Une autre hypothèse, c’est le lycée des métiers. Au lieu de rassembler les formations « horizontalement », on rassemble fonctionnellement : on rapproche tout ce qui concerne la formation professionnelle, qu’elle soit initiale ou continue, qu’elle soit scolaire ou par alternance… Cette hypothèse est sans doute très intéressante pour la formation professionnelle par le mélange des différents apports des acteurs le plus souvent séparés. Mais elle ne résout pas la question de l’orientation.
L’organisation en silos des formations
Enfin il faut insister sur une autre tendance profonde de notre système de formation. C’est l’organisation en silos, ou en paquets cadeaux, ou encore par menus. Ce sont des blocs à prendre en totalité. La conception anglo-saxonne, libérale, diraient certains, ou modulaire, ou à la carte a beaucoup de mal à être concevable chez nous.
On peut se rappeler de diverses tentatives d’aller vers le modulaire :
- La création de la seconde de détermination en 1985 avec des options. Personne n’avait dit qu’il fallait rassembler dans une même classe les élèves ayant choisi la même option ! Même phénomènes dans les collèges. Au fond la facilité organisationnelle s’impose le plus souvent contre l’intérêt pédagogique. Le principe des classes homogènes s’affirme.

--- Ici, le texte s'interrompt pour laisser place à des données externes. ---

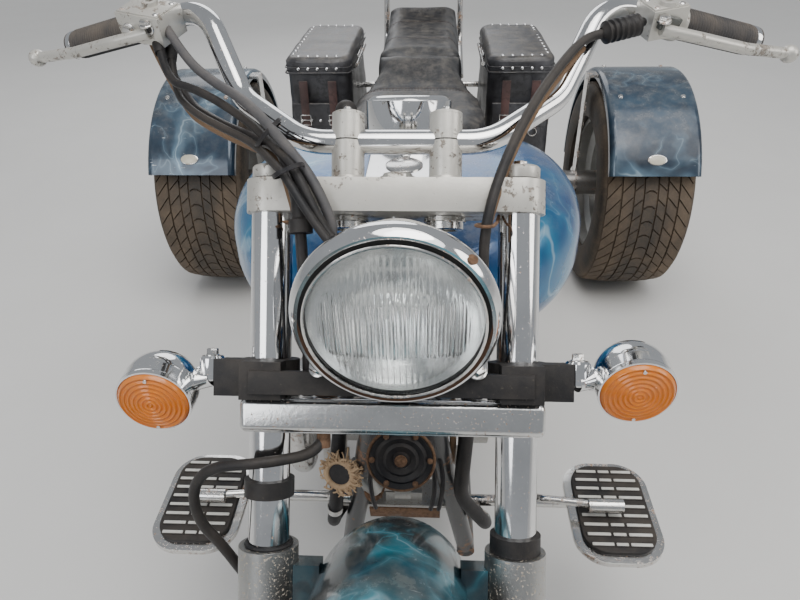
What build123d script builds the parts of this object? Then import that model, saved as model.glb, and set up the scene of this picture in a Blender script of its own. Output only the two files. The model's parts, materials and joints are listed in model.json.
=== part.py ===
from build123d import *
import math
import os

os.makedirs("parts", exist_ok=True)

# Motorized trike. Millimetres, +Z up, facing -Y, +X on the rider's left.
# The origin is on the floor below the middle of the vehicle.

# Wheels
FRONT_TYRE_R = 320
FRONT_TYRE_W = 130
FRONT_RIM_R = 208
REAR_TYRE_R = 320
REAR_TYRE_W = 265
REAR_RIM_R = 205
WHEELBASE = 1780
TRACK = 1277
TYRE_WALL = 14
RIM_WALL = 6
DISC_R = 146
DISC_T = 5
DISC_X = -74
AXLE_R = 10
REAR_AXLE_R = 18
FRONT_HUB_W = 110
REAR_HUB_W = 90
RUNNING_GAP = 0.05
SEAT_GAP = 0.3

# Fork and steering
RAKE = 34
YOKE_OFFSET = 45
LEG_X = 123.5
FORK_TUBE_R = 20.5
SLIDER_R = 30
UPPER_YOKE_TOP = 720
UPPER_YOKE_T = 33
LOWER_YOKE_MID = 488
LOWER_YOKE_T = 34
SLIDER_TOP = 354
STEM_R = 15
HEAD_WALL = 12

# Handlebar and headlamp
BAR_R = 12.7
BAR_BACK = 22
BAR_RISE = 45
RISER_X = 50.5
RISER_R = 17
LAMP_R = 90
LAMP_UP = 580
LAMP_SIDE = 7
LAMP_AHEAD = 106
LENS_R = 77

# Rear fenders, seats and luggage
FENDER_GAP = 26
FENDER_WALL = 5
REAR_FENDER_W = 246
FRONT_FENDER_W = 150
FRONT_FENDER_GAP = 46
BAG_W = 164
BAG_L = 400
BAG_H = 330
BAG_WALL = 6
BAG_X = 250
LID_H = 40
LID_GAP = 0.3
HINGE_R = 5
HINGE_OUT = 6
HINGE_PIN_R = 2.5

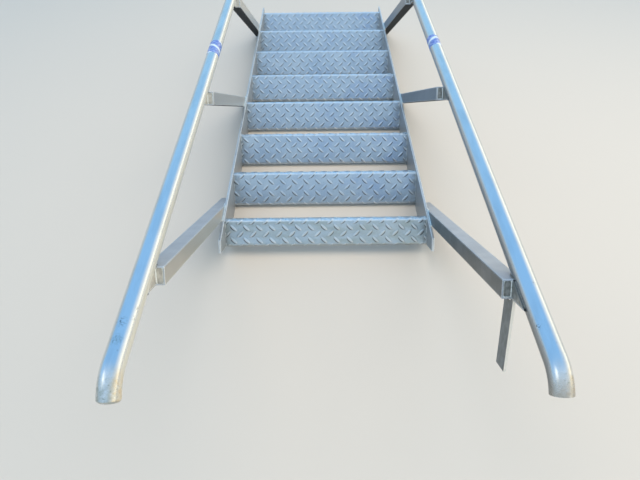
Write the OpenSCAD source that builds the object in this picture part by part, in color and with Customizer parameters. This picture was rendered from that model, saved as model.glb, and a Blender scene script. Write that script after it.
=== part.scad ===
// Stair flight with handrails, off a set of mobile boarding stairs.
// It lies on its back, as it is stored: the stringers' back edges are on the floor (z = 0).
// X runs across the flight, Y along the stringers with the foot at +Y, Z is up off the floor.
// In use it stands at its slope, with the end at -Y at the top, against a platform.

/* [Steps] */
// Vertical rise from tread to tread in use
rise = 237; // [180:1:260]
// Horizontal going from nosing to nosing in use
going = 129; // [110:1:200]
// Clear width between the stringers
clear_w = 670; // [500:1:900]
// Depth of a tread from nosing to rear edge
tread_d = 118; // [95:1:120]
// Depth of the top tread, which stops at the platform
top_tread_d = 90; // [60:1:95]
// Thickness of the chequered sheet
sheet_t = 4; // [2:0.5:5]
// Outer radius of the sheet's folds
fold_r = 7; // [6:0.5:12]
// Height of the flange turned down at the nosing
nosing_flange = 32; // [20:1:50]
// Height of the flange turned down at the rear edge
rear_flange = 20; // [12:1:24]

/* [Stringers] */
// Width of the stringer plate
stringer_w = 120; // [115:1:200]
// Thickness of the stringer plate
stringer_t = 8; // [5:0.5:15]
// How far the stringer's top edge stands over the nosings
edge_over = 3; // [0:0.5:20]
// Height in use of the stringer's top end above the top tread
head_up = 95; // [60:1:150]
// Drop in use from the bottom tread to the foot's level cut
foot_drop = 66; // [50:1:150]

/* [Stanchions] */
// Side of the square tube
post_w = 40; // [30:1:60]
// Wall of the square tube
post_wall = 3; // [2:0.5:5]
// Outer corner radius of the square tube
post_corner = 1.5; // [0.5:0.5:4]
// Place along the stringers of the first stanchion, from the top nosing
post_first = 20; // [0:1:60]
// Spacing of the stanchions along the stringers
post_pitch = 820; // [600:1:830]
// How far each left stanchion stands off its even place, from the top end down
left_shifts = [20, -22, 0]; // [-30:1:30]
// How far each right stanchion stands off its even place, from the top end down
right_shifts = [-20, -7, 6]; // [-30:1:30]
// How far the tube laps down the stringer from the nosing line
post_lap = 199; // [80:1:200]
// Where the left stanchions' heads are cut, past the height of the rail's axis, from the top end down
left_heads = [-50, -38, -27]; // [-60:1:30]
// Where the right stanchions' heads are cut, past the height of the rail's axis, from the top end down
right_heads = [-31, -27, -16]; // [-60:1:30]
// How far the outer half of a head runs up beside the rail, over the rail's axis
tongue_over = 3; // [2:0.5:20]
// Thickness of the folded plate that closes a head
closer_t = 3; // [2:0.5:4]
// How deep the closing plate sits in the open end
closer_inset = 2; // [0.5:0.5:5]

/* [Handrails] */
// Outer diameter of the rail tube
rail_od = 42.4; // [32:0.2:50]
// Wall of the rail tube
rail_wall = 3; // [2:0.5:5]
// Height of the rail's axis over the nosing line, square to the stringers
rail_h = 384; // [300:1:450]
// Distance from the left stringer's outer face to its rail's axis
left_out = 37.2; // [34:0.2:40]
// Distance from the right stringer's outer face to its rail's axis
right_out = 45.6; // [45:0.2:56]
// Where the rail starts to bend, before the top nosing
bend_at = 860; // [780:1:1000]
// Radius of the bend at the tube's axis
bend_r = 75; // [45:1:120]
// Angle of the bend, up to the cut end
bend_deg = 48; // [20:1:61]
// How far the rail runs past the lowest stanchion's head
foot_run = 118; // [60:1:400]
// Thickness of the disc in the rail's foot end
disc_t = 4; // [2:0.5:8]

/* [Tie bar] */
// Length of the flat bar under the top right head
bar_len = 168; // [80:1:300]
// Width of the flat bar
bar_w = 50; // [30:1:60]
// Thickness of the flat bar
bar_t = 6; // [4:0.5:12]
// How far its upper edge starts over the head's cut
bar_rise = 10; // [0:1:30]
// How much its free end drops
bar_drop = 30; // [0:1:60]

/* [Quality] */
// Facets on a full circle
$fn = 64; // [24:8:128]

/* [Hidden] */

LEFT = -1;
RIGHT = 1;
// Number of treads, one node each
TREADS = 8;
// Small distance by which a cutter passes a face
over = 1;
// Running gap of a coped joint
cope_gap = 0.2;

// Slope of the flight in use, and the nosings' pitch along the stringers
slope = atan2(rise, going);
pitch = sqrt(rise * rise + going * going);
// Height of the nosing line over the floor
nosing_h = stringer_w - edge_over;
// Place of the bottom nosing
last_v = (TREADS - 1) * pitch;
// Row of the lowest stanchions
last_row = len(left_heads) - 1;
// Place of a stanchion along its stringer
function post_at(side, row) = post_first + row * post_pitch + (side < 0 ? left_shifts : right_shifts)[row];

// Place along the stringers and height over the nosing line of a point that lies
// `back` towards the platform and `up` above a nosing in use.
function flight_point(back, up) = [-back * cos(slope) - up * sin(slope), -back * sin(slope) + up * cos(slope)];
// How far back towards the platform a level line at `up` meets the line `h` over the nosings
function back_at(h, up) = (up * cos(slope) - h) / sin(slope);
// How far up an upright line at `back` meets the line `h` over the nosings
function up_at(h, back) = (h + back * sin(slope)) / cos(slope);

// Corners of the stringer plate, as [place along the stringers, height over the nosing line]
head_front = flight_point(back_at(edge_over, head_up), head_up);
head_top = flight_point(top_tread_d, head_up);
head_back = flight_point(top_tread_d, up_at(-nosing_h, top_tread_d));
foot_back = [last_v, 0] + flight_point(back_at(-nosing_h, -foot_drop), -foot_drop);
foot_tip = [last_v, 0] + flight_point(back_at(edge_over, -foot_drop), -foot_drop);

// Height in use at which the rail's axis passes a stanchion
axis_up = up_at(rail_h, 0);
function head_at(side, row) = axis_up + (side < 0 ? left_heads : right_heads)[row];
// Distance of a rail's axis from its stringer's outer face
function out_at(side) = side < 0 ? left_out : right_out;

// The rail's foot end and the reach of its bent end
rail_foot = post_at(LEFT, last_row) + flight_point(0, head_at(LEFT, last_row))[0] + foot_run;
rail_reach = bend_at + (bend_r + rail_od / 2) * sin(bend_deg);
// Middle of the whole length, which is where the origin lies
mid_v = (foot_tip[0] - rail_reach) / 2;

// Puts a shape in the flight's own measure: X across, Y from the top nosing, Z over the nosing line
module in_flight() {
    translate([0, -mid_v, nosing_h]) children();
}

// Puts a shape upright as in use: Z is up, Y runs away from the platform, origin on the nosing line
module in_use(place) {
    in_flight() translate([0, place, 0]) rotate([slope, 0, 0]) children();
}

// Puts a shape on a stringer's outer face, with X pointing away from the flight
module on_side(side) {
    mirror([side < 0 ? 1 : 0, 0, 0]) translate([clear_w / 2 + stringer_t, 0, 0]) children();
}

// Extrudes an outline drawn in Y and Z along X
module across(width) {
    rotate([90, 0, 90]) linear_extrude(width) children();
}

// A quarter of a folded sheet, from the flat's end round to the flange
module fold_arc() {
    intersection() {
        difference() {
            circle(r = fold_r);
            circle(r = fold_r - sheet_t);
        }
        square(fold_r);
    }
}

// Section of a tread: flat top, with both long edges folded down
module tread_section(depth) {
    translate([-depth + fold_r, -sheet_t]) square([depth - 2 * fold_r, sheet_t]);
    translate([-fold_r, -fold_r]) fold_arc();
    translate([-sheet_t, -nosing_flange]) square([sheet_t, nosing_flange - fold_r]);
    translate([-depth + fold_r, -fold_r]) mirror([1, 0]) fold_arc();
    translate([-depth, -rear_flange]) square([sheet_t, rear_flange - fold_r]);
}

module tread(number) {
    color("lightsteelblue")
        in_use((number - 1) * pitch)
            translate([-clear_w / 2, 0, 0])
                across(clear_w) tread_section(number == 1 ? top_tread_d : tread_d);
}

module stringer(side) {
    color("silver")
        in_flight()
            mirror([side < 0 ? 1 : 0, 0, 0])
                translate([clear_w / 2, 0, 0])
                    across(stringer_t) polygon([head_front, head_top, head_back, foot_back, foot_tip]);
}

// A square with rounded corners, one corner's square corner at the origin
module rounded_square(side_w, corner) {
    translate([corner, 0]) square([side_w - 2 * corner, side_w]);
    translate([0, corner]) square([side_w, side_w - 2 * corner]);
    for (x = [corner, side_w - corner], y = [corner, side_w - corner])
        translate([x, y]) circle(r = corner);
}

// Section of the square tube
module post_section() {
    difference() {
        rounded_square(post_w, post_corner);
        translate([post_wall, post_wall]) square(post_w - 2 * post_wall);
    }
}

// Section of the rail tube
module rail_section() {
    difference() {
        circle(d = rail_od);
        circle(d = rail_od - 2 * rail_wall);
    }
}

module rail(side) {
    color("gainsboro")
        in_flight() on_side(side)
            translate([out_at(side), -bend_at, rail_h]) {
                rotate([-90, 0, 0]) linear_extrude(rail_foot + bend_at) rail_section();
                translate([0, 0, -bend_r])
                    rotate([90, 0, 90]) rotate([0, 0, 90])
                        rotate_extrude(angle = bend_deg) translate([bend_r, 0]) rail_section();
            }
}

// Disc welded into the foot end of a rail
module rail_disc(side) {
    color("gainsboro")
        in_flight() on_side(side)
            translate([out_at(side), rail_foot - disc_t, rail_h])
                rotate([-90, 0, 0]) cylinder(h = disc_t, r = rail_od / 2 - rail_wall);
}

// How far up the outer half of a head reaches
tongue_top = up_at(rail_h + tongue_over, post_w / 2);

// What is cut off a head, in use: its inner half square at its cut, its outer half along
// the rail, and the hollow in which the rail tube lies
module head_cut(side, row) {
    place = post_at(side, row);
    head = head_at(side, row);
    rail_len = rail_foot + bend_at;
    cope_r = rail_od / 2 + cope_gap;
    translate([-over, -post_w, head])
        cube([post_w / 2 + over, 2 * post_w, tongue_top]);
    translate([post_w / 2, 0, 0])
        across(post_w)
            polygon([[-post_w, up_at(rail_h + tongue_over, post_w)],
                     [post_w, up_at(rail_h + tongue_over, -post_w)],
                     [post_w, 2 * tongue_top], [-post_w, 2 * tongue_top]]);
    rotate([-slope, 0, 0])
        translate([out_at(side), -place - bend_at, rail_h]) {
            rotate([-90, 0, 0]) cylinder(h = rail_len, r = cope_r);
            translate([-cope_r, 0, 0]) cube([post_w, rail_len, 2 * cope_r]);
        }
}

// Square tube with its inner half cut off square, and its outer half run on beside the rail
module stanchion(side, row) {
    color("darkgray")
        in_use(post_at(side, row)) on_side(side)
            difference() {
                translate([0, -post_w / 2, -post_lap])
                    linear_extrude(post_lap + tongue_top) post_section();
                head_cut(side, row);
            }
}

// Folded plate that closes a stepped head: one leg in the open end, one along the outer half
module head_plate(side, row) {
    inner_w = post_w - 2 * post_wall;
    seat = head_at(side, row) - closer_inset - closer_t;
    color("darkgray")
        in_use(post_at(side, row)) on_side(side)
            difference() {
                union() {
                    translate([post_wall, -inner_w / 2, seat])
                        cube([post_w / 2 - post_wall, inner_w, closer_t]);
                    translate([post_w / 2, -inner_w / 2, seat])
                        cube([closer_t, inner_w, tongue_top - seat]);
                }
                head_cut(side, row);
            }
}

// Flat bar under the top right head, which tied it to the platform's rail
module tie_bar() {
    top = head_at(RIGHT, 0) + bar_rise;
    color("dimgray")
        in_use(post_at(RIGHT, 0)) on_side(RIGHT)
            translate([post_w / 2, 0, 0])
                across(bar_t)
                    polygon([[-post_w / 2, top], [-post_w / 2, top - bar_w],
                             [-post_w / 2 - bar_len, top - bar_w - bar_drop],
                             [-post_w / 2 - bar_len, top - bar_drop]]);
}

stringer(LEFT);  // stringer_left
stringer(RIGHT);  // stringer_right
tread(1);  // tread_1
tread(2);  // tread_2
tread(3);  // tread_3
tread(4);  // tread_4
tread(5);  // tread_5
tread(6);  // tread_6
tread(7);  // tread_7
tread(8);  // tread_8
stanchion(LEFT, 0);  // stanchion_left_1
stanchion(LEFT, 1);  // stanchion_left_2
stanchion(LEFT, 2);  // stanchion_left_3
stanchion(RIGHT, 0);  // stanchion_right_1
stanchion(RIGHT, 1);  // stanchion_right_2
stanchion(RIGHT, 2);  // stanchion_right_3
head_plate(LEFT, 0);  // head_plate_left_1
head_plate(LEFT, 1);  // head_plate_left_2
head_plate(LEFT, 2);  // head_plate_left_3
head_plate(RIGHT, 0);  // head_plate_right_1
head_plate(RIGHT, 1);  // head_plate_right_2
head_plate(RIGHT, 2);  // head_plate_right_3
rail(LEFT);  // rail_left
rail(RIGHT);  // rail_right
rail_disc(LEFT);  // rail_disc_left
rail_disc(RIGHT);  // rail_disc_right
tie_bar();
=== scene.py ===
"""Looks of a stair flight with handrails: raised lugs, weld beads, worn tape and weathered aluminium.

All lengths are in metres in the row frame: X across the flight, Y along the stringers with the foot at +Y,
Z up from the floor that the flight lies on. "In use" means as the stairs stand, at their slope.
"""
import logging
import random
from dataclasses import dataclass
from enum import Enum
from functools import reduce
from math import acos, atan2, copysign, cos, exp, hypot, pi, radians, sin, sqrt
from typing import Callable, Iterable, Sequence

import bpy
from mathutils import Matrix, Vector


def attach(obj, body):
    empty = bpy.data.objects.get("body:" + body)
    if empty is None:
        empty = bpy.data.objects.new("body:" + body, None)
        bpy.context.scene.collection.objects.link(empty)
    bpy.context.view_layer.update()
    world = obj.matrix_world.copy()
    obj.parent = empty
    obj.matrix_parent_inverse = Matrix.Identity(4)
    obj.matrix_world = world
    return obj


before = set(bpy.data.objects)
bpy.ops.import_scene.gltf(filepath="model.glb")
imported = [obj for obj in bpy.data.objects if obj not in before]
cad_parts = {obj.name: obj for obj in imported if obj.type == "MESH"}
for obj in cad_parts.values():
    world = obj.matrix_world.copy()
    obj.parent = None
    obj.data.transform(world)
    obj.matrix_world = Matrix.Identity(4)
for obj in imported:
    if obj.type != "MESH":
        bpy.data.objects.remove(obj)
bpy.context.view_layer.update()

Material = bpy.types.Material
Socket = bpy.types.NodeSocket
Tree = bpy.types.NodeTree
Value = Socket | float
Triple = tuple[float, float, float]
Four = tuple[float, float, float, float]
Face = tuple[int, ...]

log = logging.getLogger("flight")
MM = 0.001


class Side(Enum):
    """Side of the flight, as its sign along X."""

    LEFT = -1
    RIGHT = 1

    @property
    def word(self) -> str:
        """Name of the side as the nodes have it."""
        return self.name.lower()


class Lean(Enum):
    """Which way a lug leans across the sheet, as the sign of its slant."""

    FORWARD = 1
    BACKWARD = -1


def linear(code: str, strength: float = 1.0) -> Four:
    """Turns an sRGB hex colour into linear RGBA.

    Args:
        code: six hex digits.
        strength: factor on the linear colour, for light.

    Returns:
        The linear colour, with alpha 1.
    """
    channels = [int(code[i:i + 2], 16) / 255 for i in (0, 2, 4)]
    bright = [c / 12.92 if c <= 0.04045 else ((c + 0.055) / 1.055) ** 2.4 for c in channels]
    return bright[0] * strength, bright[1] * strength, bright[2] * strength, 1.0


def per_metre(size_mm: float) -> float:
    """Scale of a texture whose features are this many millimetres across."""
    return 1000 / size_mm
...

- A l’autre bout, dans l’enseignement supérieur, on peut observer la réforme dite LMD, qui avait comme principe une organisation modulaire des enseignements, permettant à l’étudiant de construire sa formation. Mais le principe du diplôme l’a emporté contre celui du niveau.
Et notre formation professionnelle est également largement organisée en silos.
Conclusion
Ce que je préconise, je le sais, n’est pas simple, car c’est une remise en cause très profonde du fonctionnement et des principes de notre système scolaire, mais c’est la seule manière à mon sens de réduire l’échec scolaire et les dégâts sociaux qu’il produit.